Born in 1882 to a poor family in Alexandria, Egypt, Jemilla had no choice but to respect the arrangement her parents had made. One afternoon, he arrived and within the week, she had gone with her new husband to live in Haifa, never to see her parents again. The bracelets on my arm were the ones Jemilla had received from her husband as a token of his commitment to marry her.

Living in the 21st century, it is hard to fathom Jemilla’s situation. I barely get a vote as to whom my own daughter dates, let alone a veto. And I cried for three nights when I sent her off to summer camp at the same age as Jemilla was when she left home forever. Knowing that I would never see my child or my grandchildren again — as Jemilla’s parents surely did know — is a thought I don’t even want to entertain.

It’s hard to believe that as recently as the early 1900s, my great-grandmother lived in a harem, marketing, cooking, washing, and cleaning side by side with the other wives who shared her husband’s bed. Yet for Sephardi Jews who lived in communities influenced by Islam — like those in Egypt, Yemen, Morocco, and Turkey — polygamy was an accepted practice.

Their situation was in marked contrast to that of the Jews of Eastern Europe, where a ban on the practice was decreed by Rabbi Gershom in the 10th century. Sephardi Jews did not accept the ban, however, and when the state of Israel was created in 1948, it faced the problem of what to do with Jewish immigrants with multiple wives. The Israeli government permitted such marriages already in existence but forbade future ones. Today, the ban on polygamy is universally accepted in the Jewish world.

The Bible is filled with stories about the problems of polygamous marriages: Sarah was derided by Hagar because she couldn’t have a child, Leah was jealous of Rachel because Isaac loved her more, and Solomon’s many wives brought idolatry into the land of Israel.

My great-grandmother suffered a similar fate when, at the age of 13, she gave birth to my grandfather amid women who could not bear children. A teenager herself, she learned how to care for her child in a home where her life was made miserable by the disappointment and bitterness of other women. What saved her during those difficult years — and throughout her life — were her wit, wisdom, and undying love for her son.

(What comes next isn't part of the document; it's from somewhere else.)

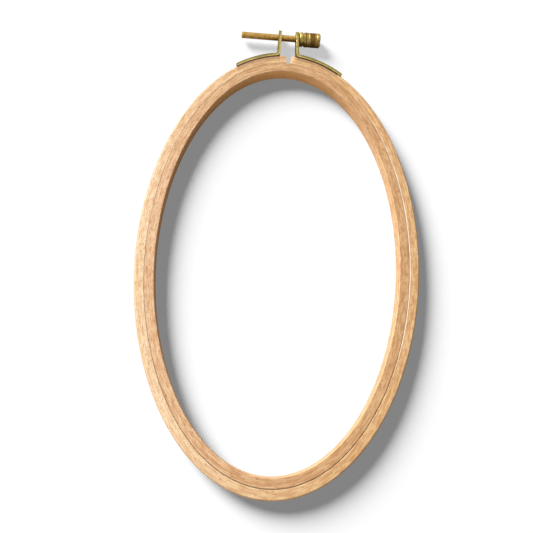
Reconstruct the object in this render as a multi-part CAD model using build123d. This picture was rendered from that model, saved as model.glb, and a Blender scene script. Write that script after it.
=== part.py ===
from build123d import *

import os
from math import asin, cos, hypot, radians, sin, sqrt, tan

# An oval wooden embroidery hoop. It lies flat, with Z up through the opening, Y along the oval
# towards the screw and X towards the knob. The origin is the oval's centre, on the face it rests on.
# All lengths are in millimetres.

# The outer ring: a bent strip, sawn through near the middle of the narrow end
half_length = 117.0
half_width = 72.8
ring_height = 8.0
outer_wall = 5.0
outer_rim_round = 1.0
outer_bore_ease = 0.5
split_at_outside = 3.0
split_at_inside = 2.1
split_centre_x = 0.3
slant_reach = 2.5
slant_drop = 1.2

# The inner ring: a closed strip, a little lower, that fits inside the outer one
inner_ring_drop = 0.2
ring_clearance = 0.25
inner_wall = 4.8
inner_rim_ease = 0.4

# Where the corners of an eased rim lie on its quarter round, which keeps the long faces few
rounded_rim_shares = (0, 0.5, 1)
flat_rim_shares = (0, 1)

# The brackets: one bent brass strip on each side of the split, its ear leaning in towards the other
strip_thickness = 1.6
strip_inset = 0.1
strip_seat = 0.1
bend_radius = 0.9
ear_spacing = 9.1
ear_lean = 1.8
knob_side_leg_reach = 29.5
far_side_leg_reach = 27.6

# The pins that hold each bracket's leg to the wood, placed as shares of the leg's reach past its ear
pin_radius = 0.6
pin_clearance = 0.05
pin_depth = 3.6
pin_head_radius = 1.1
pin_head_height = 0.45
pin_head_bevel = 0.3
pin_place_shares = (0.3, 0.72)

# The screw: a rod pressed into a turned knob
rod_radius = 1.75
screw_over_wood = 13.6
rod_past_ear = 20.6
rod_chamfer = 0.3
thread_clearance = 0.05
plain_hole_clearance = 0.1

# The knob, from the collar that bears on the leaning ear to its free end
collar_gap = 0.05
collar_radius = 3.9
collar_round = 1.2
collar_length = 2.3
neck_radius = 3.3
neck_length = 0.7
grip_radius = 3.95
grip_length = 9.1
grip_chamfer = 0.6
groove_width = 0.5
groove_depth = 0.2
groove_place_shares = (0.28, 0.79)
knob_bore_depth = 8.0

# One overrun serves every cut
overrun = 2.0

# Places that follow from the sizes above
middle_z = ring_height / 2
inner_height = ring_height - inner_ring_drop
strip_width = ring_height - 2 * strip_inset
seat_half_length = half_length + strip_seat
seat_half_width = half_width + strip_seat
ear_inner_x = ear_spacing / 2
ear_outer_x = ear_inner_x + strip_thickness
ear_foot_y = seat_half_length * sqrt(1 - (ear_inner_x / seat_half_width) ** 2)
screw_y = half_length + screw_over_wood
collar_face_radius = collar_radius - collar_round
lean_at_collar = (screw_over_wood - collar_face_radius) * tan(radians(ear_lean))
knob_x = ear_outer_x - lean_at_collar + collar_gap

BOTTOM = (Align.CENTER, Align.CENTER, Align.MIN)


def oval_band(reach_x, reach_y, wall, height):
    """A closed oval band on the rest plane. The reaches are those of its outside."""
    plan = Ellipse(reach_x, reach_y) - Ellipse(reach_x - wall, reach_y - wall)
    return extrude(plan, amount=height)


def eased_oval(reach_x, reach_y, full_height, change, corner_shares):
    """A solid oval on the rest plane, whose outline changes by this much round its two faces.

    A negative change eases the rims of a ring's outside, and a positive one those of its bore. The
    ease is a quarter round in flats, with its corners at these shares of the quarter.
    """
    rim = []
    for share in corner_shares:
        turn = radians(90 * share)
        rim.append((change * (1 - sin(turn)), abs(change) * (1 - cos(turn))))
    levels = rim + [(growth, full_height - height) for growth, height in reversed(rim)]
    outlines = [Pos(0, 0, height) * Ellipse(reach_x + growth, reach_y + growth) for growth, height in levels]
    return loft(outlines, ruled=True)


def plane_on_wood(place_x):
    """A plane at the middle of the wood's outside at this X, facing outward."""
    turn = asin(place_x / half_width)
    outward_x = half_length * sin(turn)
    outward_y = half_width * cos(turn)
    size = hypot(outward_x, outward_y)
    return Plane(
        origin=(place_x, half_length * cos(turn), middle_z),
        x_dir=(0, 0, 1),
        z_dir=(outward_x / size, outward_y / size, 0),
    )


def pin_planes(leg_reach):
    """The planes on the wood that the pins of a leg with this reach are driven through."""
    leg_span = leg_reach - ear_inner_x
    return [plane_on_wood(ear_inner_x + share * leg_span) for share in pin_place_shares]


def pin_holes(leg_reach):
    """The pin holes of a leg as solids to cut away, through the strip and into the wood."""
    depth = pin_depth + pin_clearance
    bit = Cylinder(pin_radius + pin_clearance, depth + strip_seat + strip_thickness + overrun, align=BOTTOM)
    return Part() + [plane.offset(-depth).location * bit for plane in pin_planes(leg_reach)]


def along_screw(radius, start_x, end_x):
    """A round bar on the screw's axis, between two places along it."""
    bar = extrude(Plane.YZ * Circle(radius), amount=end_x - start_x)
    return Pos(start_x, screw_y, middle_z) * bar


def away_from_knob(shape):
    """The same shape on the side away from the knob."""
    return mirror(shape, about=Plane.YZ)


def split_wedge():
    """The gap between the outer ring's ends, wider at the outside."""
    flare = (split_at_outside - split_at_inside) / outer_wall
    low_y = half_length - outer_wall - overrun
    high_y = half_length + overrun
    low_x = (split_at_inside - flare * overrun) / 2
    high_x = (split_at_outside + flare * overrun) / 2
    outline = Polyline(
        (-low_x, low_y), (low_x, low_y), (high_x, high_y), (-high_x, high_y), close=True
    )
    return Pos(split_centre_x, 0, 0) * extrude(make_face(outline), amount=ring_height)


def slanted_corner():
    """The top outer corner of the knob side's end, pared off at a slant."""
    outer_x = split_centre_x + split_at_outside / 2
    inner_x = split_centre_x + split_at_inside / 2
    inside = Vector(inner_x, half_length - outer_wall, ring_height)
    low = Vector(outer_x, half_length, ring_height - slant_drop)
    top = Vector(outer_x + slant_reach, half_length, ring_height)
    outward = (top - inside).cross(low - inside)
    reach = 2 * (outer_wall + ring_height)
    waste = Plane(origin=inside, z_dir=outward).location * Box(reach, reach, reach, align=BOTTOM)
    end = Box(
        top.X + overrun,
        outer_wall + 2 * overrun,
        ring_height + 2 * overrun,
        align=(Align.MIN, Align.MIN, Align.MIN),
    )
    return waste & Pos(0, inside.Y - overrun, -overrun) * end


def make_outer_ring():
    """The split ring: rounded rims, a sawn gap and the holes for the pins."""
    ring = eased_oval(half_width, half_length, ring_height, -outer_rim_round, rounded_rim_shares)
    bore_x = half_width - outer_wall
    bore_y = half_length - outer_wall
    ring -= eased_oval(bore_x, bore_y, ring_height, outer_bore_ease, flat_rim_shares)
    ring = ring - split_wedge() - slanted_corner()
    return ring - pin_holes(knob_side_leg_reach) - away_from_knob(pin_holes(far_side_leg_reach))


def make_inner_ring():
    """The closed ring, a little smaller all round than the outer ring's bore."""
    reach_x = half_width - outer_wall - ring_clearance
    reach_y = half_length - outer_wall - ring_clearance
    ring = eased_oval(reach_x, reach_y, inner_height, -inner_rim_ease, flat_rim_shares)
    bore_x = reach_x - inner_wall
    bore_y = reach_y - inner_wall
    return ring - eased_oval(bore_x, bore_y, inner_height, inner_rim_ease, flat_rim_shares)


def leaning(shape):
    """The shape turned about the foot of the ear, as far as the ear leans."""
    foot = Pos(ear_inner_x, ear_foot_y, 0)
    return foot * Rot(0, 0, ear_lean) * foot.inverse() * shape


def bracket_leg(leg_reach):
    """The part of the strip that lies on the wood, cut square at its free end."""
    leg = oval_band(
        seat_half_width + strip_thickness,
        seat_half_length + strip_thickness,
        strip_thickness,
        strip_width,
    )
    side = Box(half_width, 2 * screw_y, strip_width, align=(Align.MIN, Align.CENTER, Align.MIN))
    leg &= leaning(Pos(ear_inner_x, screw_y, 0) * side)
    leg = Pos(0, 0, strip_inset) * leg
    beyond = Box(
        ring_height, 2 * half_length, 2 * half_length, align=(Align.CENTER, Align.MIN, Align.CENTER)
    )
    return leg - plane_on_wood(leg_reach).location * beyond


def bracket_ear():
    """The round-ended ear that stands out from the wood and carries the screw."""
    side = Pos(screw_y, middle_z) * Circle(strip_width / 2)
    side += Pos(0, middle_z) * Rectangle(screw_y, strip_width, align=(Align.MIN, Align.CENTER))
    ear = leaning(Pos(ear_inner_x, 0, 0) * extrude(Plane.YZ * side, amount=strip_thickness))
    return ear - extrude(Ellipse(seat_half_width, seat_half_length), amount=ring_height)


def bend_edge_near(bracket, place_x, place_y):
    """The upright edge of the bend that lies nearest this place."""
    place = Vector(place_x, place_y, middle_z)
    return min(bracket.edges(), key=lambda edge: (edge.center() - place).length)


def make_bracket(hole_clearance, leg_reach):
    """The bracket on the knob's side, bent once, with a hole for the screw and two for the pins."""
    bracket = bracket_leg(leg_reach) + bracket_ear()
    foot = bend_edge_near(bracket, ear_inner_x, ear_foot_y)
    bracket = fillet(foot, bend_radius + strip_thickness)
    corner = bend_edge_near(bracket, ear_outer_x, ear_foot_y + strip_thickness)
    bracket = fillet(corner, bend_radius)
    bracket -= pin_holes(leg_reach)
    return bracket - along_screw(rod_radius + hole_clearance, 0, ear_outer_x + overrun)


def make_pins(leg_reach):
    """A leg's pins, each a low bevelled head on a shank that stops inside the wood."""
    seat = strip_seat + strip_thickness
    head = Cylinder(pin_head_radius, pin_head_height, align=BOTTOM)
    head = chamfer(head.edges().group_by(Axis.Z)[-1], pin_head_bevel)
    shank = Cylinder(pin_radius, pin_depth + seat, align=BOTTOM)
    pin = Pos(0, 0, -pin_depth) * shank + Pos(0, 0, seat) * head
    return Part() + [plane.location * pin for plane in pin_planes(leg_reach)]


def make_screw_rod():
    """The rod, from its free end past the threaded ear to the bottom of the knob's bore."""
    rod = along_screw(rod_radius, -ear_outer_x - rod_past_ear, knob_x + knob_bore_depth)
    return chamfer(rod.edges().group_by(Axis.X)[0], rod_chamfer)


def make_thumb_knob():
    """The turned knob: a rounded collar, a neck and a grip with two ring grooves."""
    grip_x = collar_length + neck_length
    end_x = grip_x + grip_length
    collar = [(knob_bore_depth, 0), (knob_bore_depth, rod_radius), (0, rod_radius)]
    collar += [(0, collar_face_radius)]
    grip = [(collar_round, collar_radius), (collar_length, collar_radius)]
    grip += [(collar_length, neck_radius), (grip_x, neck_radius), (grip_x, grip_radius)]
    for share in groove_place_shares:
        groove_x = grip_x + share * grip_length
        grip += [
            (groove_x - groove_width / 2, grip_radius),
            (groove_x, grip_radius - groove_depth),
            (groove_x + groove_width / 2, grip_radius),
        ]
    grip += [(end_x - grip_chamfer, grip_radius), (end_x, grip_radius - grip_chamfer), (end_x, 0)]
    round_centre = (collar_round, collar_face_radius)
    outline = Polyline(collar) + CenterArc(round_centre, collar_round, 180, -90)
    outline += Polyline(grip) + Line((end_x, 0), (knob_bore_depth, 0))
    knob = revolve(make_face(outline), axis=Axis.X)
    return Pos(knob_x, screw_y, middle_z) * knob


nodes = {
    "outer_ring": make_outer_ring(),
    "inner_ring": make_inner_ring(),
    "left_bracket": away_from_knob(make_bracket(thread_clearance, far_side_leg_reach)),
    "right_bracket": make_bracket(plain_hole_clearance, knob_side_leg_reach),
    "left_pins": away_from_knob(make_pins(far_side_leg_reach)),
    "right_pins": make_pins(knob_side_leg_reach),
    "screw_rod": make_screw_rod(),
    "thumb_knob": make_thumb_knob(),
}

os.makedirs("parts", exist_ok=True)
for name, shape in nodes.items():
    export_step(shape, f"parts/{name}.step")
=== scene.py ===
"""Looks of an oval beech embroidery hoop with a brass clamp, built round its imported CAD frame.

Lengths are metres, on the frame's own axes: Z is up through the opening, Y runs along the oval towards
the screw, and X runs along the screw towards its knob.
"""

import logging
from dataclasses import dataclass
from enum import Enum
from math import asin, atan2, cos, hypot, pi, radians, sin, tan, tau

import bmesh
import bpy
from mathutils import Matrix, Vector


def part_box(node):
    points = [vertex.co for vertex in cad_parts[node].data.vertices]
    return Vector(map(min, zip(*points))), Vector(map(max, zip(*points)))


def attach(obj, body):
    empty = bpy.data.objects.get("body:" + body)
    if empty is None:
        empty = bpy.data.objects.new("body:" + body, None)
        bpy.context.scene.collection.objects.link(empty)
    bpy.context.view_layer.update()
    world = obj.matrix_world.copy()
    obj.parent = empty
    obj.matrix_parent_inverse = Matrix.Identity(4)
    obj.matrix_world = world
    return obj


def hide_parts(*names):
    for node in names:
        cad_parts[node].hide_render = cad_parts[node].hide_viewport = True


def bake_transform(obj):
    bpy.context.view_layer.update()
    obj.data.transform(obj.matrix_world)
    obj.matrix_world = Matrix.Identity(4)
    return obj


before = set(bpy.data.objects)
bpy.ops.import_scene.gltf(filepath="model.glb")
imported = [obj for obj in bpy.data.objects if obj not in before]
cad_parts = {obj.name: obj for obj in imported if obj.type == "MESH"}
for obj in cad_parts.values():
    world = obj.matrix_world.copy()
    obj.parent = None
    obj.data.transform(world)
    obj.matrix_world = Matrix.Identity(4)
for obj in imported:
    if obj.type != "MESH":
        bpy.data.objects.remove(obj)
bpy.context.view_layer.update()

MM = 0.001
ORIGIN = (0.0, 0.0, 0.0)
WHITE = "#ffffff"
log = logging.getLogger("hoop")

# Points this close are one, and edges bent more than this are drawn sharp
MERGED_WITHIN = 0.001 * MM
SHARP_FROM = radians(38)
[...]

I treasure my gold bracelets for many reasons. They help me remember my great-grandmother, a woman whose courage, strength, and devotion carried her through a lifetime of struggle. They remind me also of my mother, who wore them as a young girl when she was raised by Jemilla as a result of her own parents’ untimely deaths. And they give me a sense of optimism about our future as Jews. For it is through the wisdom of our tradition and our ability to change and respond to laws that are patently unfair, resulting in hardship and injustice, that our greatest hope for the future lies.